ゴマカシでは国難は乗り切れない。(利益優先で安全を二の次にした自公から、反省がきかれないのか、いただけない。)
【福島第1原発:がれき処理宙に 汚染懸念、一般業者扱えず 毎日4/14】屋内退避区域ぎりぎりの福島第1原発から約30キロ付近の被災地。がれきの放射性物質汚染の実態ははっきりしない=福島県いわき市久之浜町で2011年3月29日午後4時40分ごろ、渡辺暢撮影
東日本大震災による東京電力福島第1原発の事故が、がれきの処理に影を落としている。原発周辺では、いまだに津波によるがれきが大量に放置されており、放射性物質による汚染が懸念されている。【渡辺暢】
地震や津波で発生したがれきは「災害廃棄物」と呼ばれ、通常は廃棄物処理法に基づいて市町村が処理する。ただ、東日本大震災ではあまりに膨大なため、国が費用を全額負担する方針だ。
しかし、福島県産業廃棄物課の担当者は「放射性物質で汚染されたものは災害廃棄物として扱えない」と指摘する。廃棄物処理法の条文に「放射性物質及びこれによって汚染された物を除く」とただし書きがあるためだ。
同県産業廃棄物協会の木村光政事務局長は「現段階では我々には扱えない。汚染を拡散させたくはない。放射線量の安全基準を決めてほしい」と話す。
一方、放射性廃棄物の扱いを定める原子炉等規制法は、原子力事業者から出たものだけが対象だ。原発の外の廃棄物が汚染されるケースは、そもそも想定されていない。
経済産業省原子力安全・保安院は「放射性廃棄物として扱っていいのか分からない」と困惑する。
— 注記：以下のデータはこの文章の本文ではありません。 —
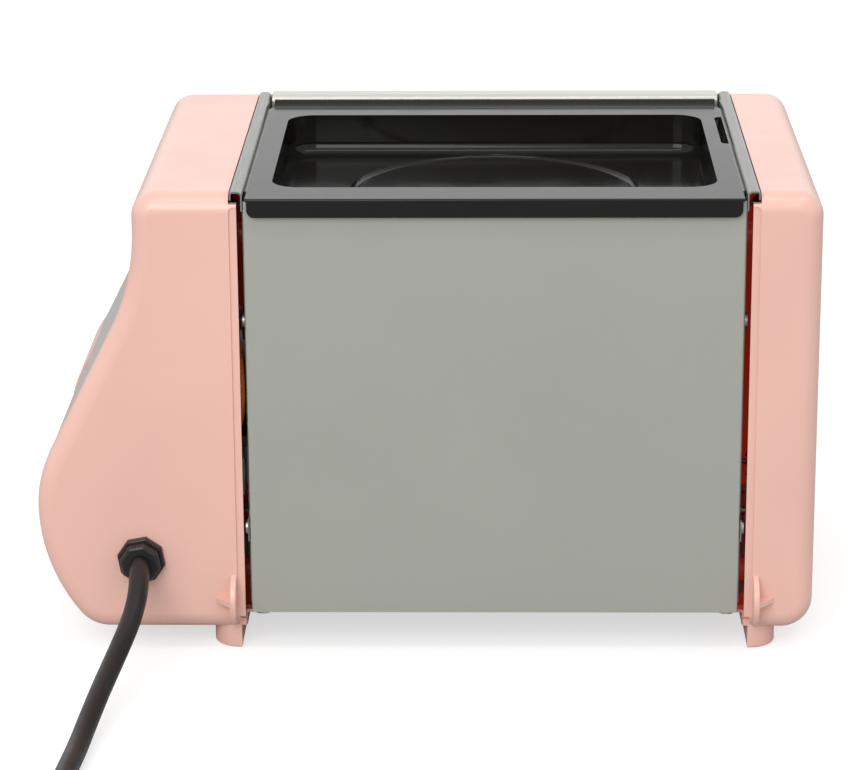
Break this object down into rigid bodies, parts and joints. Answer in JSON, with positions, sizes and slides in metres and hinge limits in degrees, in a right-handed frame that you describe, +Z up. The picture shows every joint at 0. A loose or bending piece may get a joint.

同院には、がれきの処分について廃棄物業者などからの問い合わせが相次いでおり、「ひとまず安全に保管するよう指導している」(放射性廃棄物規制課)という。
法のはざまで、汚染されたがれきの処理が滞ることが懸念されるが、似たケースは既に起きている。
今月4日、青森市の産業廃棄物処理施設に搬入された牛の肉骨粉から1時間当たり最大0.16マイクロシーベルトの放射線が検出された。青森県環境政策課によると、この肉骨粉は、福島など東北6県から搬入された死亡牛を八戸市の工場で処理したもの。同課は原発の影響と推定しているが、取り扱いを定めた法令がないため、当面は業者が保管せざるを得ないという。
環境省の推計では、震災で発生した福島県内のがれきの量は、建物のみで290万トン。汚染されたがれきの扱いについては関係省庁で協議が続いているが、結論は出ていない。